Even with the full-page Where's Waldo? puzzle, it's as sophisticated an analysis of the presidential race as most televised accounts.
* Surely there are sociologists or anthropologists at academic think tanks somewhere who do nothing but pore through the annual Runner's World shoe buyer's guide issue to gain insight into the world economy and state of Western civilization.
What does it mean, for instance, that there are now shoes with little twisty disks instead of laces and others containing computerized red lights in their heels?
Does the advent of "propulsion plate systems" and "ground reaction inertia devices" in what were once called sneakers mark the zenith or nadir of a culture?

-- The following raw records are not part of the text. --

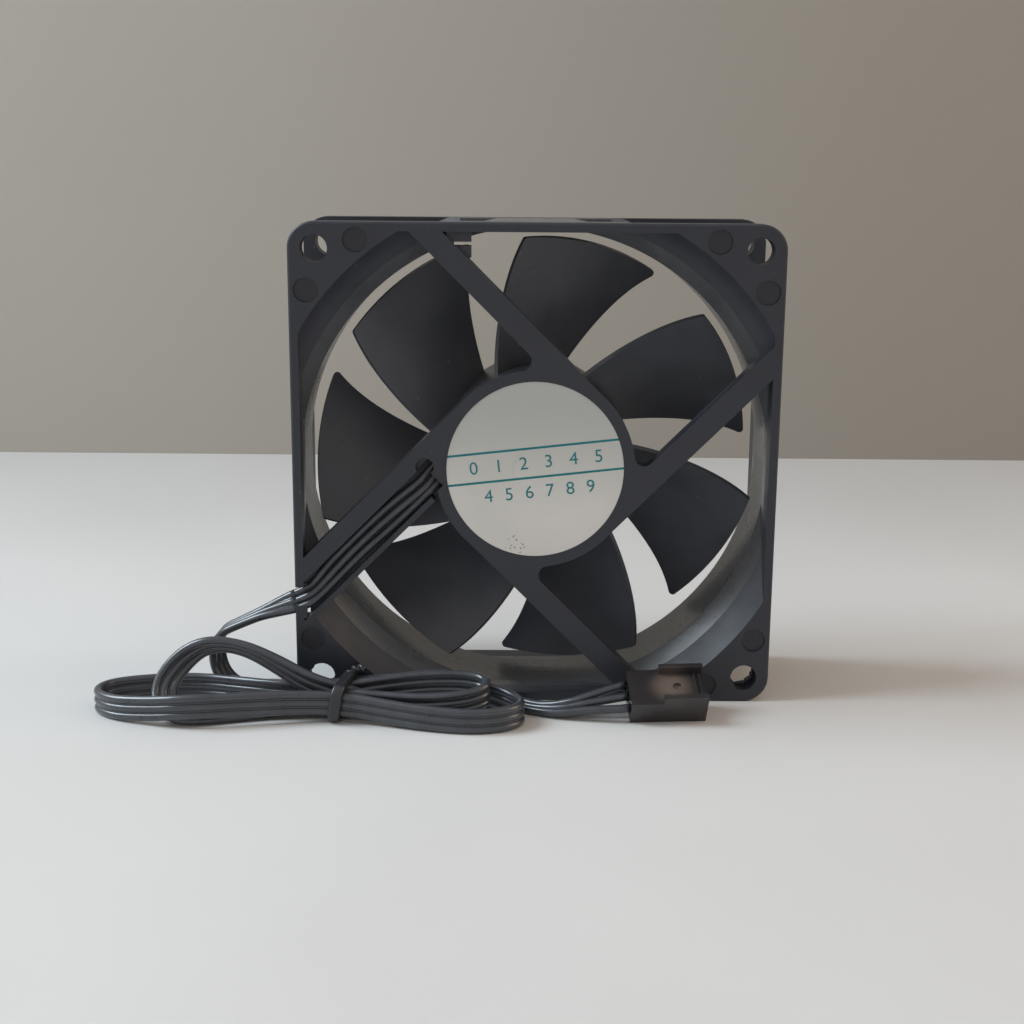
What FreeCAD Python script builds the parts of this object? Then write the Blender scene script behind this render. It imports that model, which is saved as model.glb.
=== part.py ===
import FreeCAD, Part
import math
import os
import re

import Sketcher
from FreeCAD import Placement, Rotation, Vector

# A square case fan with its axis along Y. The strut side, where the air leaves, faces -Y and the
# intake faces +Y. The fan stands on its lower edge, Z is up, and the origin is under its centre.
# Inside each body of the fan, x runs to the right, y up and z out of the strut side.

doc = FreeCAD.newDocument("case_fan")

# ---------------------------------------------------------------- driving sizes

SIZES = (
    ("frame_width", 80.0, "side of the square frame"),
    ("frame_depth", 25.0, "frame from face to face"),
    ("hole_inset", 4.25, "mounting holes' centres, in from the sides"),
    ("hole_radius", 2.2, "mounting hole"),
    ("corner_radius", 4.2, "outer corners of the flanges"),
    ("flange_thickness", 3.6, "each square flange"),
    ("edge_round", 0.45, "rounding of the flanges' outer edges"),
    ("throat_inset", 0.9, "bore of the duct, in from the sides"),
    ("duct_wall", 1.45, "wall of the duct"),
    ("flare_overrun", 4.5, "mouth of the duct's flare, out past the sides, which cut it flat"),
    ("flare_depth", 6.0, "flare, from the face to the throat"),
    ("side_wall", 1.5, "flat wall at the middle of each side, in the strut side's flare"),
    ("intake_wall", 0.8, "flat wall at the middle of each side, in the intake side's flare"),
    ("base_radius", 16.5, "motor base plate"),
    ("base_thickness", 1.6, "motor base plate"),
    ("rim_wall", 1.1, "rim under the motor base plate"),
    ("strut_inset", 0.05, "strut's outer edge, in from the motor base's edge"),
    ("strut_width", 3.8, "plain strut"),
    ("strut_thickness", 3.2, "struts, along the axis"),
    ("strut_fillet", 1.6, "corner between a strut and the base plate"),
    ("channel_top", 13.5, "upper side of the lead channel from the axis"),
    ("channel_bottom", 8.75, "lower side of the lead channel from the axis"),
    ("channel_wall", 0.85, "lower wall of the lead channel"),
    ("channel_floor", 0.8, "floor of the lead channel"),
    ("gate_inset", 3.9, "lead slot's start, in from the motor base's edge"),
    ("gate_length", 3.8, "lead slot along the channel"),
    ("eye_radius", 1.5, "round end of the lead slot"),
    ("notch_drop", 0.892, "lead notch's upper side, below the channel's at the side wall"),
    ("notch_height", 5.3, "lead notch in the side wall"),
    ("hook_height", 2.0, "lip over the lower part of the notch"),
    ("hook_thickness", 0.6, "lip over the notch, along the axis"),
    ("mark_radius", 2.0, "round ejector marks"),
    ("mark_depth", 0.45, "round ejector marks"),
    ("mark_inset", 2.85, "ejector marks, in from the nearer side"),
    ("mark_offset", 10.85, "ejector marks, in from the farther side"),
    ("web_start", 2.136, "left end of the small web, right of where the upper strut meets the side"),
    ("web_width", 4.0, "small web beside the upper strut"),
    ("web_inset", 5.6, "lower edge of the small web, in from the side"),
    ("label_margin", 1.9, "motor base around the label"),
    ("label_thickness", 0.12, "label"),
    ("label_recess", 0.2, "depth of the label's recess"),
    ("tube_bore", 3.0, "bearing tube, inside radius"),
    ("tube_outer", 3.9, "bearing tube, outside radius"),
    ("tube_end", 6.9, "bearing tube's free end beyond the middle plane"),
    ("standoff_radius", 0.9, "posts that carry the circuit board"),
    ("standoff_circle", 9.0, "circle of the posts"),
    ("fit_gap", 0.05, "clearance between pieces that are fixed together"),
    ("running_gap", 0.03, "radial clearance of the shaft in its bearing"),
    ("shaft_radius", 1.5, "shaft"),
    ("shaft_top", 9.3, "shaft's end on the strut side"),
    ("groove_radius", 1.15, "shaft in its groove"),
    ("groove_height", 8.3, "start of the shaft's groove"),
    ("groove_width", 0.5, "shaft's groove"),
    ("hub_radius", 16.15, "impeller hub"),
    ("hub_wall", 1.15, "wall of the hub"),
    ("hub_face", 11.4, "hub's intake face beyond the middle plane"),
    ("hub_face_thickness", 1.4, "wall of the hub's face"),
    ("hub_skirt", 7.6, "hub's open end on the strut side"),
    ("hub_round", 1.5, "rounding of the hub's intake edge"),
    ("tip_gap", 1.7, "from the blades' tips to the duct"),
    ("root_sink", 0.55, "blades' root, sunk into the hub's wall"),
    ("blade_count", 7, "blades"),
    ("blade_middle", 1.5, "blade thickness at half chord"),
    ("blade_edge", 0.7, "blade thickness at its edges"),
    ("blade_corner", 0.7, "rounding of the blade's tip corners"),
    ("yoke_wall", 0.8, "steel rotor cup"),
    ("yoke_top", 6.8, "rotor cup's open end"),
    ("magnet_wall", 1.5, "ring magnet"),
    ("magnet_top", 6.5, "ring magnet's strut-side end"),
    ("magnet_bottom", 3.6, "ring magnet's intake end beyond the middle plane"),
    ("insert_radius", 2.7, "brass insert in the hub"),
    ("insert_end", 7.6, "brass insert's free end beyond the middle plane"),
    ("sleeve_top", 7.4, "bearing sleeve's strut-side end"),
    ("sleeve_bottom", 6.55, "bearing sleeve's intake end beyond the middle plane"),
    ("washer_bore", 1.6, "bore of the seal ring and the thrust washer"),
    ("seal_thickness", 0.3, "oil seal ring"),
    ("thrust_thickness", 0.3, "thrust washer"),
    ("retainer_radius", 2.5, "split retaining washer"),
    ("retainer_thickness", 0.35, "split retaining washer"),
    ("cap_thickness", 1.3, "bearing cap"),
    ("board_gap", 1.8, "from the circuit board to the rim around it"),
    ("board_top", 9.0, "circuit board's face towards the base plate"),
    ("board_thickness", 1.0, "circuit board"),
    ("air_gap", 0.6, "from the stator's pole shoes to the magnet"),
    ("core_ring", 5.9, "stator core's inner ring, outside"),
    ("core_top", 4.5, "stator core's strut-side face"),
    ("core_height", 6.0, "stator core"),
    ("shoe_thickness", 1.7, "pole shoes"),
    ("arm_width", 3.0, "stator arms"),
    ("slot_width", 2.4, "gaps between the pole shoes"),
    ("insulator_thickness", 0.8, "winding insulators"),
    ("insulator_wall", 2.0, "outer wall of the winding insulators"),
    ("coil_inset", 0.2, "from the core's inner ring to the windings"),
    ("coil_space", 1.1, "from the windings to the pole shoes"),
    ("coil_thickness", 1.4, "windings"),
    ("pin_circle", 4.9, "winding pins"),
    ("pin_radius", 0.35, "winding pins"),
    ("lead_radius", 0.57, "one insulated lead"),
    ("ribbon_radius", 1.35, "round stand-in with the ribbon's own cross-section area"),
    ("hank_height", 5.2, "hank lying on its edge"),
    ("tie_thickness", 1.8, "wire tie"),
    ("tie_across", 8.0, "inside of the tie, across the strands"),
    ("tie_opening", 4.4, "inside of the tie, from below to above the strands"),
    ("plug_length", 12.6, "connector housing"),
    ("plug_width", 7.7, "connector housing"),
    ("plug_body", 4.3, "connector housing without its rails"),
    ("plug_rail", 0.95, "rails on the housing, across"),
    ("rail_height", 1.35, "rails on the housing, above its body"),
    ("pin_pitch", 2.54, "contacts of the connector"),
    ("plug_left", 15.7, "connector's front left corner, to the right of the fan's axis"),
    ("plug_front", 22.9, "connector's front left corner, in front of the middle plane"),
    ("plug_turn", 4.5, "connector turned on the surface, degrees"),
    ("plug_tilt", 28.0, "connector tipped onto its front edge, degrees"),
)

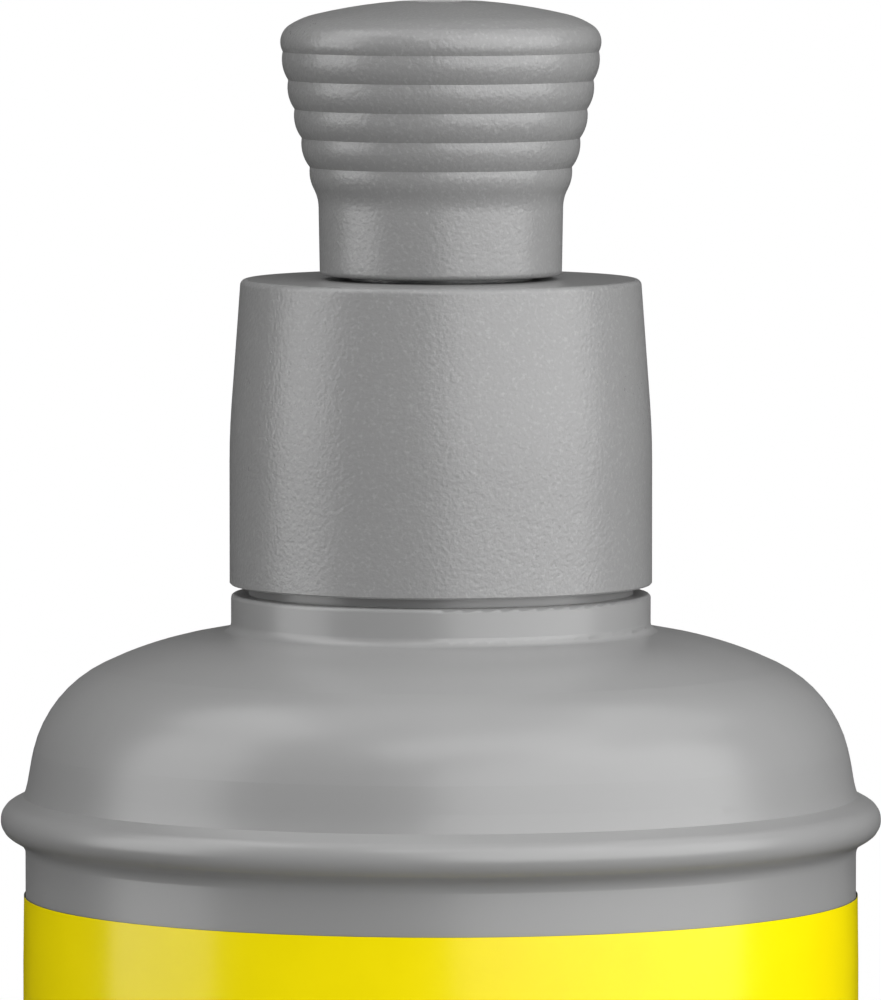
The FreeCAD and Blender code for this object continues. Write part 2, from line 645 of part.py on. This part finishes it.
def main():
    """Build every piece in its place and write it."""
    os.makedirs("parts", exist_ok=True)
    save("bottle", bottle())
    save("label", label())
    save("sealing_washer", sealing_washer())
    save("closure", closure())
    save("spout", spout())


main()
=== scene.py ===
"""Looks of a push-pull squeeze bottle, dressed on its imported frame.

Lengths are metres in the frame's axes: +Z up, the bottle's axis on Z, its front towards -Y.
"""

import logging
import math
from dataclasses import dataclass, field, replace
from enum import Enum
from typing import Any, Union

import bmesh
import bpy
from mathutils import Matrix, Vector


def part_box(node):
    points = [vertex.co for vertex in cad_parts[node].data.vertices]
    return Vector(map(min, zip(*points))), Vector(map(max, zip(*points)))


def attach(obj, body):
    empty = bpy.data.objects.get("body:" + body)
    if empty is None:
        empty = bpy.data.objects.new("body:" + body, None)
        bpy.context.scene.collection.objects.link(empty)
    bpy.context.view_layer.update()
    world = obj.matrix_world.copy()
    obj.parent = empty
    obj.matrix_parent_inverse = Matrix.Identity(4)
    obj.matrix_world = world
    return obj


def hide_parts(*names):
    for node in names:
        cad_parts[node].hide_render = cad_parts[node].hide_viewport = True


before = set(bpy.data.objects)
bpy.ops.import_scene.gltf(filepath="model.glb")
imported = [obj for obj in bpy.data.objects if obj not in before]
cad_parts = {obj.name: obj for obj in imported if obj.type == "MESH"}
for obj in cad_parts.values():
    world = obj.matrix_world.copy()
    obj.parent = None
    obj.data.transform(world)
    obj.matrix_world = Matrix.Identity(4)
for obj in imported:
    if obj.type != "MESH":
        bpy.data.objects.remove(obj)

Colour = tuple[float, float, float]    # scene linear values
Span = tuple[float, float]
Number = Union[float, "Signal"]
Tint = Union[Colour, "Signal"]

MM = 0.001
ORIGIN = (0.0, 0.0, 0.0)
UP = (0.0, 0.0, 1.0)
OPERATOR_SENSE = -1.0              # the operators count angles about +Z clockwise from above
SAME_PLACE = 0.01 * MM             # corners nearer than this to a level or radius lie on it
MERGE_REACH = 0.001 * MM           # corners nearer than this to each other become one
BLACK: Colour = (0.0, 0.0, 0.0)
WHITE: Colour = (1.0, 1.0, 1.0)
NOISE_MIDDLE = 0.5
NOISE_SPAN: Span = (0.3, 0.7)      # nearly all of a noise lies between these
GRAIN_SEED = 4.0                   # the seeds differ, so that no two patterns are alike
MOTTLE_SEED = 9.0
SPECK_SEED = 3.0
LOG = logging.getLogger("bottle")


class Ray(Enum):
    """Kind of a ray, by the name of its output on the Light Path node."""

    CAMERA = "Is Camera Ray"
    DIFFUSE = "Is Diffuse Ray"
    GLOSSY = "Is Glossy Ray"
    TRANSMISSION = "Is Transmission Ray"


def srgb(red: float, green: float, blue: float) -> Colour:
    """Turn a display colour into scene linear values.

    Args:
        red: the first channel, from 0 to 255 like the other two.
        green: the second channel.
        blue: the third channel.

    Returns:
        The colour.
    """

    def linear(value: float) -> float:
        """One channel, by the display curve."""
        share = value / 255.0
        return share / 12.92 if share <= 0.04045 else ((share + 0.055) / 1.055) ** 2.4

    return linear(red), linear(green), linear(blue)


# ---------------------------------------------------------------- shader graphs


@dataclass(frozen=True)
class Signal:
    """A shader socket that takes part in arithmetic; each operation adds a Math node."""

    graph: "Graph"
    socket: bpy.types.NodeSocket

    def maths(self, operation: str, *values: Number) -> "Signal":
        """Apply one Math operation to values, or to this signal alone if there are none.

        Args:
            operation: the Math node's operation.
            values: the node's inputs in order, numbers or signals.

        Returns:
            The node's result.
        """
        inputs = dict(enumerate(values or (self,)))
        return self.graph.add("ShaderNodeMath", {"operation": operation}, inputs)

    def __add__(self, other: Number) -> "Signal":
        """self + other."""
        return self.maths("ADD", self, other)

    def __radd__(self, other: Number) -> "Signal":
        """other + self."""
        return self.maths("ADD", other, self)

    def __sub__(self, other: Number) -> "Signal":
        """self - other."""
        return self.maths("SUBTRACT", self, other)

    def __rsub__(self, other: Number) -> "Signal":
        """other - self."""
        return self.maths("SUBTRACT", other, self)

    def __mul__(self, other: Number) -> "Signal":
        """self * other."""
        return self.maths("MULTIPLY", self, other)

    def __rmul__(self, other: Number) -> "Signal":
        """other * self."""
        return self.maths("MULTIPLY", other, self)

    def ramp(self, low: float, high: float) -> "Signal":
        """Rise smoothly from 0 to 1.

        Args:
            low: value at which the rise begins.
            high: value at which it ends.

        Returns:
            The ramped signal.
        """
        settings = {"interpolation_type": "SMOOTHSTEP"}
        inputs = {"Value": self, "From Min": low, "From Max": high, "To Min": 0.0, "To Max": 1.0}
        return self.graph.add("ShaderNodeMapRange", settings, inputs)

    def swing(self, amount: float) -> "Signal":
        """Turn a noise into a change of about half the amount up and down."""
        return (self - NOISE_MIDDLE) * amount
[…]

* The media abounds with stories about vanishing and endangered species. But languages disappear too. The September / October Santa Barbara Magazine offers a too-brief, wistful story on Mary Yee, the last hope for the survival of the spoken language of the Barbareno Chumash Indians.
* This election has taught most everyone the definition of policy wonk-- a candidate who loves the nuts and bolts of issues.
But how many readers know the meaning of de-Keatingizing?
That and other terms in the public relations world's new vocabulary are explicated in the cover story of the September/October Columbia Journalism Review: "Is the Press Any Match for Powerhouse P.R."
According to the articles, a few tricks of the public relations trade include:
* Undermining the credibility of journalists who may be critical of your client--a tactic that hotshot firm Hill & Knowlton allegedly used against Time magazine reporter Richard Behar when he went after their client, the Church of Scientology.
* Planting Op-Ed pieces that cast a favorable light on a client--a tactic that seemed to work for Oliver Stone's film "JFK" and the image-anxious government of Columbia.
* De-Keatingizing (named after savings and loan swindler Charles Keating) the elected official your client hopes to co-opt, by either compiling or concocting a body of evidence to convince reporters that his vote is in the public interest.
Read this story carefully, and then read (and watch) everything else accordingly.